The horrors Vietnam veterans endured while in service, Agent Orange exposure included, live in their minds and bodies and while some of them admit to having intense fear of the war before they went to Vietnam, they say that it is impossible to know how one will react to such horrors until they are actually living them.


“When you’re under attack, there are these guys that are real macho, but when you come under attack, you find out who is actually macho,” Lewis said. “The ones that walked around macho were the first ones in the bunker.”


Deborah Lee Lewis, Roddy Lewis’ wife, encourages him to wear his Vietnam veteran hat often because such veterans are treated with more respect these days and she wants him to be thanked and to connect with other veterans.


“[Roddy Lewis] has relationships with all those guys, and they have their meetings and they talk and it's been wonderful for them,” she said. “And I think that's helped him a great deal.”


Other Agents


The U.S. Department of Veteran Affairs lists the war as officially spanning from August 1964 to May 1975 but herbicide spraying activity was from 1962 to 1971 in Operation Ranch Hand.

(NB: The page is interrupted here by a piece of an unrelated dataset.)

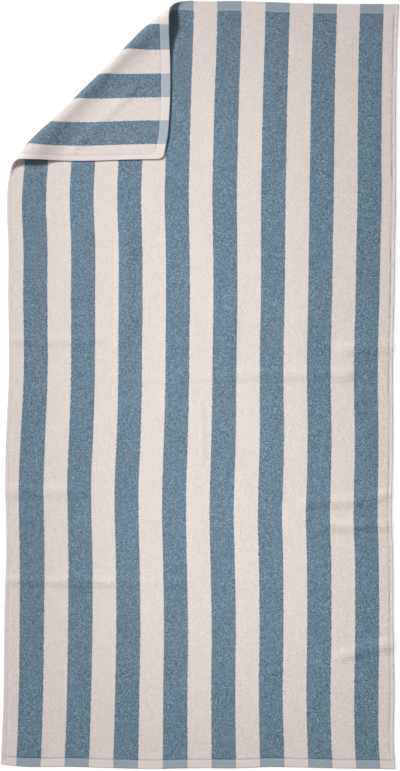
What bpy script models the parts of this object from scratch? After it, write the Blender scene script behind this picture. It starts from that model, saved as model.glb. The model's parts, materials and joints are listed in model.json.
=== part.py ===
"""Striped terry bath towel, spread out on a table with one corner folded over on to its front.

The towel is one piece of cloth. It is worked out in two steps. First it lies open as a rectangle,
with A across it and B along it, both from its middle. Then every point of that rectangle is placed:
its edges bow a little, faint creases lift it, and the corner at low A and high B is turned over.
"""

import math
from typing import NamedTuple

import bmesh
import bpy
import numpy as np
from mathutils import Vector

# The cut cloth, in metres.
WIDTH = 0.710
LENGTH = 1.400
PILE_THICKNESS = 0.0030
HEM_THICKNESS = 0.0020
END_HEM = 0.0170
SIDE_HEM = 0.009
HEM_STEP = 0.002

# Corners of the cloth are a little round, and the soft corner of the flap more than the rest.
CORNER_RADIUS = 0.002
FLAP_CORNER_RADIUS = 0.010

# The fold line crosses the corner at 45 degrees: y - x is FOLD_LINE all along it, and x + y is
# FOLD_MIDDLE at its middle.
FOLD_LINE = 0.7587
FOLD_MIDDLE = 0.354

# From the fold the flap slopes down to where it lies flat. The slope runs DROP_RUN times its fall,
# and with a DROP_SKEW below 1 it falls fastest at its start.
FLAP_GAP = 0.0008
FLAP_HEIGHT = 2 * PILE_THICKNESS + FLAP_GAP
DROP_RUN = 6.5
DROP_SKEW = 0.55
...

During the operation, according to veteran affairs, the U.S. Air Force sprayed 20 million gallons of various kinds of herbicides including Agent Blue, Agent Purple and Agent White.


Agent Blue contained cacodylic acid and about 4 million gallons were sprayed to destroy rice. It has been linked to bladder cancer.


Agent Purple had components that are linked to dioxin as a byproduct.


Agent White was used after Agent Orange spraying was ceased. It was used as an herbicide to clear woody areas.


Support, other resources


Veterans are encouraged to attend the Wednesday meetings at the cafe. Any Vietnam-era veteran or family member can apply for an Orange Heart Medal at orangeheartmedal.org.


Veterans can also learn how to file a claim for compensation from Veterans Affairs at va.gov.


U.S. Navy Vietnam veteran Ken Gamble of Tennessee founded the Orange Heart Medal Foundation in 2018. He suffered from Agent Orange-related cancer and post-traumatic stress disorder, according to the foundation’s website. The foundation has funded memorial wall in Springfield, Tennessee with the names of those impacted by Agent Orange from 1955 to 1975.


There is an annual gathering at the wall in March.


Janet Morgan contributed to this report.